Does Your Water Have Nitrates?
Most Americans are becoming more aware of their drinking water and what it may or may not have in it. It is so important to be aware of what we are infusing our bodies with and how it might impact our life in the long term as well as the lives of others in our household. We are all deserving of a long, healthy, full life. Drinking water is so important to good health; we must be drinking clean water.
In all water, ground and surface water, nitrates are a compound that is commonly found. In nature, nitrogen and oxygen combine to form nitrogen-containing compounds. Plant growth requires nitrates, so we have learned to make concentrated nitrogen-containing fertilizers to use on our lawns, gardens, and fields in agricultural areas. When plants decompose, they naturally release nitrogen which combines with oxygen in the air and forms nitrates. During a rainfall, surface water runs through and over the soil coming into contact with this nitrogen and carries it down to the underground drinking water. Obviously nitrates are a part of our natural environment, add to that the man-made nitrates and we have a nitrate overload. This overload is part of the reason we are finding higher levels of nitrates in drinking water supplies.
Drinking water isn’t the only place we are exposed to nitrates; we have it coming at us from meats like bacon and sausage and vegetables like cauliflower, collard greens, broccoli, spinach, and root vegetables like potatoes, beets, and turnips. Fortunately the human body is equipped to deal with a certain level of nitrates and is capable of disposing of them. However, when we have nitrates coming at us from every angle, there is an increased risk. Further, the exposure to nitrates creates an even greater risk in infants, pregnant women, nursing mothers, and elderly people. For example, in infants under 6 months, the enzyme system for counteracting nitrates is not developed so methemoglobinemia (blue baby syndrome) can occur. This also can happen in older individuals who have impaired enzyme systems.

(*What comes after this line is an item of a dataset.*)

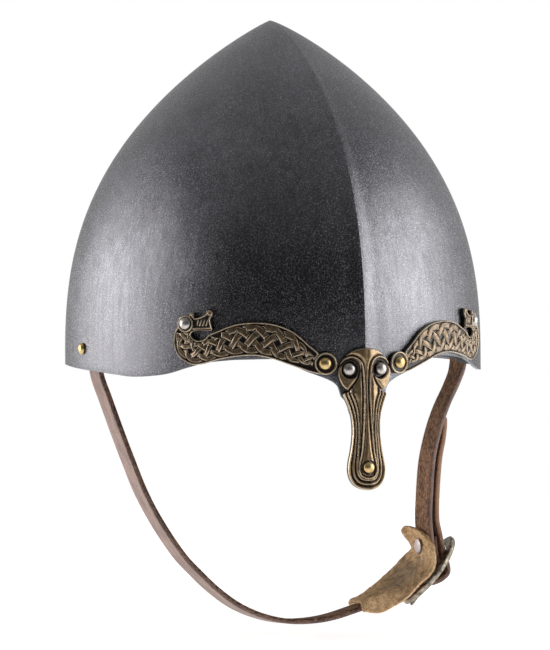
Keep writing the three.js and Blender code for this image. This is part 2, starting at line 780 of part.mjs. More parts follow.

The U.S. Environmental Protection Agency (EPA) has established a level for nitrates at 10 milligrams per liter (mg/l). Public water supplies with higher levels are required to notify the health department and take corrective action. Shallow, rural domestic wells are most likely to be contaminated with nitrates. The most commonly contaminated wells are those in areas where nitrogen-based fertilizers are in widespread use. A recent U.S. Geological Survey study showed that more than 8,200 wells nationwide were contaminated with nitrate levels above the EPA standard. In fact the EPA has estimated that approximately 1.2% of community water wells and 2.4% of private wells exceed the nitrate standard. During drought conditions and during spring melt off both domestic and public water systems using surface water as a source can show increased nitrate levels.
Fortunately there are solutions to this situation. There are water treatment options that will help remove the nitrates from your drinking water. Reverse Osmosis systems and water coolers are the most common and economical for the home user.
If you are choosing to use a nitrate removal system, it is very important to choose a system that has the National Sanitation Foundation (NSF) certification. The NSF is a not for profit, non-governmental organization that provides standards development, product certification, education, and risk management for public health and safety. Any drinking water system with their certification seal will deliver on its promise to supply clean, healthy water.
Being healthy and living longer fuller lives is becoming more of a focus. We all want drinking water we can trust to be both safe and healthy to drink. We want to know that the water we infuse our body with will not have long term devastating effects for ourselves or our children. Research and information can be very beneficial in helping us make choices to guarantee our health. Choose your water treatment system wisely. Remember clean, healthy, great-tasting water doesn’t have to cost the earth.